What you should do — From the listing below, copy only the lines from the line that contains "make_hood(ivory, frame)" to the line that contains "for node in", counting those two lines as part of the copy.

Provided material —
— Start —
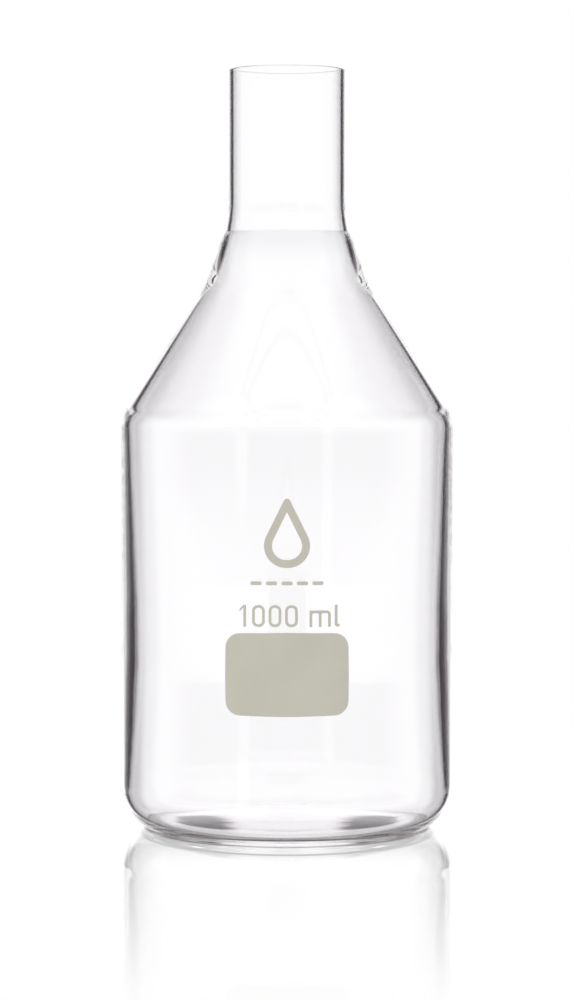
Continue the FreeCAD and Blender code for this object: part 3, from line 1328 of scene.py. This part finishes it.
@dataclass
class Bench:
    """The round white bench top that the bottle stands on."""

    finish: Material
    radius: float = 0.9
    sides: int = 96
    gap: float = 0.02 * MM

    def build(self) -> Object:
        """Makes the bench top.

        Returns:
            The bench.
        """
        mesh = bpy.data.meshes.new("bench_top")
        shape = bmesh.new()
        bmesh.ops.create_circle(shape, cap_ends=True, segments=self.sides, radius=self.radius)
        bmesh.ops.translate(shape, verts=shape.verts, vec=(0.0, 0.0, -self.gap))
        shape.to_mesh(mesh)
        shape.free()
        mesh.materials.append(self.finish)
        bench = placed("bench_top", mesh)
        return bench


@dataclass
class Viewpoint:
    """The camera: a long lens, a little above the middle of the bottle, looking slightly down."""

    distance: float = 983 * MM
    height: float = 149.4 * MM
    pitch: float = math.radians(2.87)
    lens: float = 115.96
    sensor: float = 36.0
    nearest: float = 10 * MM

    def build(self) -> Object:
        """Sets up the camera.

        Returns:
            The camera.
        """
        data = bpy.data.cameras.new("camera")
        data.sensor_fit = "VERTICAL"
        data.sensor_height = self.sensor
        data.lens = self.lens
        data.clip_start = self.nearest
        camera = placed("camera", data)
        camera.location = (0.0, -self.distance, self.height)
        camera.rotation_euler = (math.pi / 2 - self.pitch, 0.0, 0.0)
        bpy.context.scene.camera = camera
        return camera


@dataclass
class Studio:
    """Everything round the bottle: light, bench and camera."""

    bench_finish: Material
    bounces: int = 128
    light: BrightField = field(default_factory=BrightField)
    camera: Viewpoint = field(default_factory=Viewpoint)
    key: SoftBox = field(default_factory=SoftBox)

    def build(self) -> None:
        """Sets up the studio."""
        self.light.build()
        self.key.build()
        Bench(self.bench_finish).build()
        self.camera.build()
        scene = bpy.context.scene
        scene.view_settings.view_transform = "Standard"
        for limit in ("max", "transmission", "glossy", "transparent_max"):
            setattr(scene.cycles, f"{limit}_bounces", self.bounces)


def main() -> None:
    """Builds the finishes, the pieces and the studio, in that order."""
    logging.basicConfig(level=logging.INFO, format="%(name)s: %(message)s")
    mottle = Mottle().group()
    glass = ClearGlass().material(mottle)
    enamel = FiredEnamel().material(mottle)
    vessel = GlassVessel.in_frame(glass)
    vessel.build(turned_tree())
    printed = printed_tree()
    for mark in (WritingPanel, CapacityFigures, DashRule, DropEmblem):
        mark(enamel, vessel.body_radius).build(printed)
    Studio(WhiteBench().material()).build()


if __name__ == "__main__":
    main()
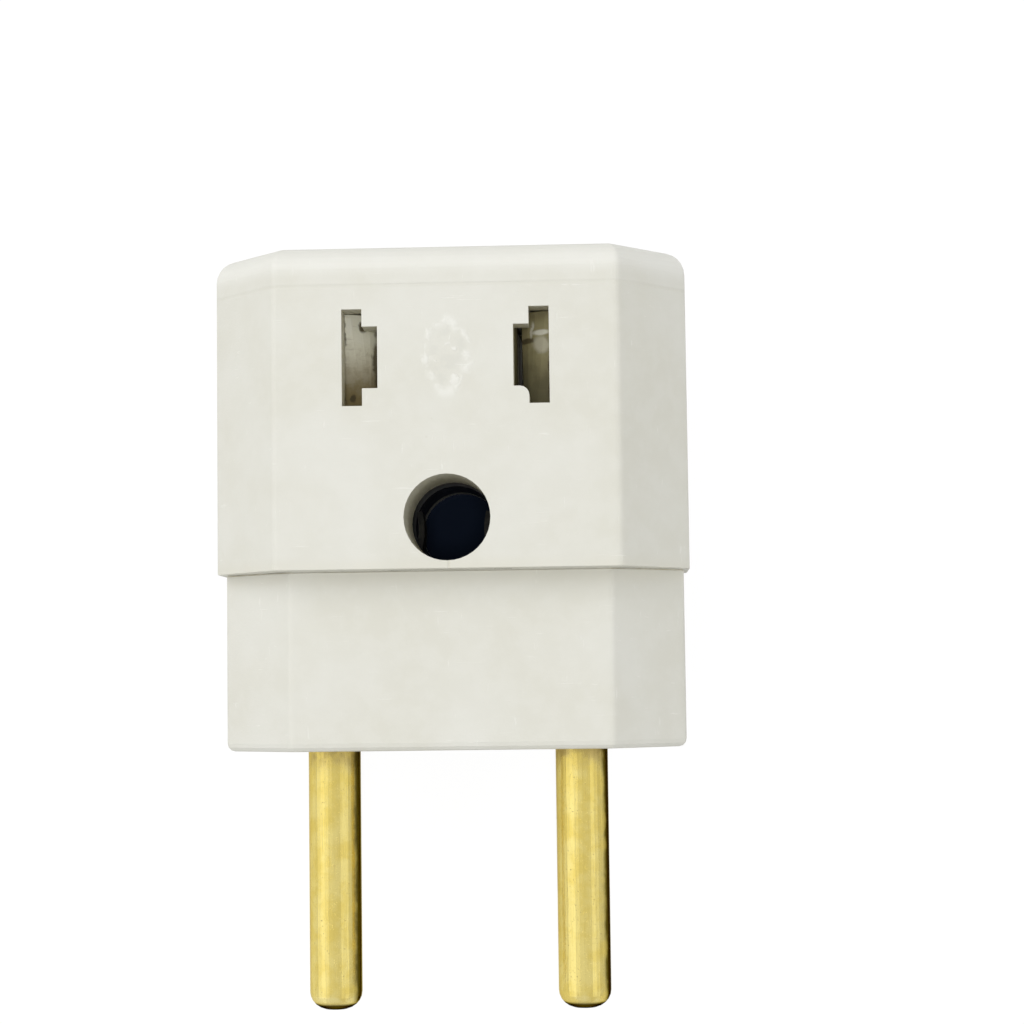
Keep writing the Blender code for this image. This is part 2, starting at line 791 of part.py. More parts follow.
def make_contact(pole, side, face, name, material, frame):
    """A strip bent into a U: two sprung leaves behind the slot on a heel riveted to the busbar.

    A blade can enter from this face and pass on towards the other face.
    """
    across = 14
    columns = [contact_column(-math.cos(math.pi * index / across)) for index in range(across + 1)]
    rows = [[(pole * x, y, side * z) for x, y, z in row] for row in zip(*columns)]
    title = face + "_contact_" + name
    contact = make_part(title, sheet(title, rows), material, frame)
    give_gauge(contact, contact_thickness)
    drill_rivet_hole(contact, pole, side, title + "_hole", contact_outer_x(), frame)
    return contact


def make_rivet(pole, side, face, name, material, frame):
    shank = rivet_diameter / 2
    head = rivet_head_diameter / 2
    inner = rivet_inner_x()
    outer = rivet_outer_x()
    profile = [
        (0.0, inner), (head * 0.6, inner), (head, inner + rivet_head_height * 0.6),
        (head, inner + rivet_head_height), (shank, inner + rivet_head_height),
        (shank, outer - rivet_head_height), (head, outer - rivet_head_height),
        (head, outer - rivet_head_height * 0.6), (head * 0.6, outer), (0.0, outer),
    ]
    title = face + "_rivet_" + name
    rivet = make_part(title, turned(title, profile, 20), material, frame)
    rivet.rotation_euler.z = math.radians(-90 * pole)
    rivet.location = (0.0, rivet_y(), rivet_z(side))
    return rivet


# Earth clip and its screw

def make_earth_clip(material, frame):
    """U of strip whose narrow arms pinch the earth pin between the two tubes, foot on the boss."""
    foot_y = floor_top_y + screw_boss_height + touch_gap + earth_clip_thickness / 2
    arm_x = earth_clip_spread / 2
    pinch_x = (earth_pin_diameter - earth_clip_grip) / 2 + earth_clip_thickness / 2
    arm = round_bends([(arm_x, 0.0), (arm_x, foot_y), (0.0, foot_y)], earth_clip_bend_radius)
    bow = []
    steps = 10
    for step in range(steps):
        share = step / steps
        y = (earth_above_step + earth_clip_arm_end) * (1 - share)
        squeeze = math.sin(math.pi * (0.3 + 0.7 * share))
        bow.append((arm_x - (arm_x - pinch_x) * squeeze, y))
    half = bow + arm
    mirrored = [(-x, y) for x, y in reversed(half[:-1])]
    rows = []
    for x, y in half + mirrored:
        width = earth_clip_arm_width if y > -touch_gap else earth_clip_foot_width
        rows.append([(x, y, side * width / 2) for side in (-1, 1)])
    clip = make_part("earth_clip", sheet("earth_clip", rows), material, frame)
    give_gauge(clip, earth_clip_thickness)
    hole = cylinder(
        "clip_hole", screw_diameter / 2 + touch_gap, 'Y', (0, 0), foot_y - overrun, foot_y + overrun)
    boolean(clip, make_tool("clip_hole", hole, frame), 'DIFFERENCE')
    return clip


def nut_low_y():
    return floor_top_y + screw_boss_height + 2 * touch_gap + earth_clip_thickness


def make_nut(material, frame):
    half = nut_width / 2
    low = nut_low_y()
    nut = make_part(
        "earth_nut", box("earth_nut", (-half, half), (low, low + nut_height), (-half, half)),
        material, frame)
    bore = cylinder(
        "nut_bore", screw_diameter / 2 + pin_gap, 'Y', (0, 0), low - overrun, low + nut_height + overrun)
    boolean(nut, make_tool("nut_bore", bore, frame), 'DIFFERENCE')
    return nut


def make_screw(material, frame):
    """Pan head in the recess of the plug's end, shank up through the boss, clip and nut."""
    seat = base_end_y + screw_recess_depth - touch_gap
    head = screw_head_diameter / 2
    shank = screw_diameter / 2
    bottom = seat - screw_head_height
    tip = nut_low_y() + nut_height + touch_gap
    profile = [
        (0.0, bottom), (head * 0.55, bottom + screw_head_height * 0.06),
        (head * 0.85, bottom + screw_head_height * 0.28), (head, bottom + screw_head_height * 0.62),
        (head, seat), (shank, seat), (shank, tip - shank / 2), (shank / 2, tip), (0.0, tip),
    ]
    screw = make_part("earth_screw", turned("earth_screw", profile, 32), material, frame)
    slot = box(
        "screw_slot", (-head - overrun, head + overrun),
        (bottom - overrun, bottom + screw_slot_depth), (-screw_slot_width / 2, screw_slot_width / 2))
    boolean(screw, make_tool("screw_slot", slot, frame), 'DIFFERENCE')
    return screw


def build():
    clear_scene()
    frame = bpy.data.objects.new("adapter_frame", None)
    bpy.context.scene.collection.objects.link(frame)
    frame.location = (0.0, step_y, mid_depth)

    ivory = make_material("ivory_plastic", (0.80, 0.79, 0.74), 0.42)
    carrier_plastic = make_material("carrier_plastic", (0.62, 0.60, 0.54), 0.55)
    brass = make_material("brass", (0.72, 0.55, 0.24), 0.32, 1.0)
    spring_bronze = make_material("spring_bronze", (0.50, 0.45, 0.33), 0.38, 1.0)
    steel = make_material("zinc_steel", (0.56, 0.57, 0.58), 0.35, 1.0)

    make_hood(ivory, frame)
    make_base(ivory, frame)
    make_carrier(carrier_plastic, frame)
    for pole, name in ((-1, "left"), (1, "right")):
        make_pin(pole, name, brass, frame)
        make_washer(pole, name, steel, frame)
        make_busbar(pole, name, brass, frame)
        for side, face in ((1, "front"), (-1, "back")):
            make_contact(pole, side, face, name, spring_bronze, frame)
            make_rivet(pole, side, face, name, brass, frame)
    make_earth_clip(spring_bronze, frame)
    make_screw(steel, frame)
    make_nut(steel, frame)


build()
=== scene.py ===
import math

import bpy
from mathutils import Matrix, Vector


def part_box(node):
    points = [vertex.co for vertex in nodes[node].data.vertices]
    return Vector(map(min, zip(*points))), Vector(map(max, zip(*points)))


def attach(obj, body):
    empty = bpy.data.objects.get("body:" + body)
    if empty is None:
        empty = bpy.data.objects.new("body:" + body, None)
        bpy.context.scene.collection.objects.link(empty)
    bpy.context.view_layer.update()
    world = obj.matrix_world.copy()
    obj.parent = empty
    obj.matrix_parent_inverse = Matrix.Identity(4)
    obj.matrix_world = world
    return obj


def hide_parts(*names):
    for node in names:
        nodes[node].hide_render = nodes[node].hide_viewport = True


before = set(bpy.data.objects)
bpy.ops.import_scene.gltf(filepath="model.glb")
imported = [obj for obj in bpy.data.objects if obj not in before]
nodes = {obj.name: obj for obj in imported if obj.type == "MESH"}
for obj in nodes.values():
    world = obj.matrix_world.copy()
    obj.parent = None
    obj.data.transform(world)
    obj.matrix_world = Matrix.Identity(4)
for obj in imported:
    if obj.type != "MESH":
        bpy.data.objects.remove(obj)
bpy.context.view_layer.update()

MM = 0.001


def box_mm(node):
    """Lowest and highest corner of a CAD node, in millimetres."""
    low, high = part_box(node)
    return low / MM, high / MM


# Places on the adapter, in millimetres, from the boxes of its nodes
hood_low, hood_high = box_mm("outlet_hood")
base_low, base_high = box_mm("plug_base")
pin_low, pin_high = box_mm("line_pin_right")
step_y = hood_low.y
hood_top_y = hood_high.y
front_z = hood_high.z
middle_z = front_z / 2
base_end_y = base_low.y
base_width = base_high.x - base_low.x
pin_x = (pin_low.x + pin_high.x) / 2
pin_tip_y = pin_low.y

# Heights of the slots and of the earth holes
slot_below_top = 8.45
slot_to_earth = 11.9
slot_y = hood_top_y - slot_below_top
earth_y = slot_y - slot_to_earth

# Box in which all slots and earth holes lie, and the stretch of it round the earth holes
openings_half_width = 8.6
openings_top_y = slot_y + 4.45
openings_low_y = earth_y - 3.05
earth_hole_reach = 4.3

# Depth of the base, and what its corners are cut by across and in depth
base_face_step = 2.9
base_depth = front_z - 2 * base_face_step
base_cut = (5.45, 4.5)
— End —
Task answer —
    make_hood(ivory, frame)
    make_base(ivory, frame)
    make_carrier(carrier_plastic, frame)
    for pole, name in ((-1, "left"), (1, "right")):
        make_pin(pole, name, brass, frame)
        make_washer(pole, name, steel, frame)
        make_busbar(pole, name, brass, frame)
        for side, face in ((1, "front"), (-1, "back")):
            make_contact(pole, side, face, name, spring_bronze, frame)
            make_rivet(pole, side, face, name, brass, frame)
    make_earth_clip(spring_bronze, frame)
    make_screw(steel, frame)
    make_nut(steel, frame)


build()
=== scene.py ===
import math

import bpy
from mathutils import Matrix, Vector


def part_box(node):
    points = [vertex.co for vertex in nodes[node].data.vertices]
    return Vector(map(min, zip(*points))), Vector(map(max, zip(*points)))


def attach(obj, body):
    empty = bpy.data.objects.get("body:" + body)
    if empty is None:
        empty = bpy.data.objects.new("body:" + body, None)
        bpy.context.scene.collection.objects.link(empty)
    bpy.context.view_layer.update()
    world = obj.matrix_world.copy()
    obj.parent = empty
    obj.matrix_parent_inverse = Matrix.Identity(4)
    obj.matrix_world = world
    return obj


def hide_parts(*names):
    for node in names:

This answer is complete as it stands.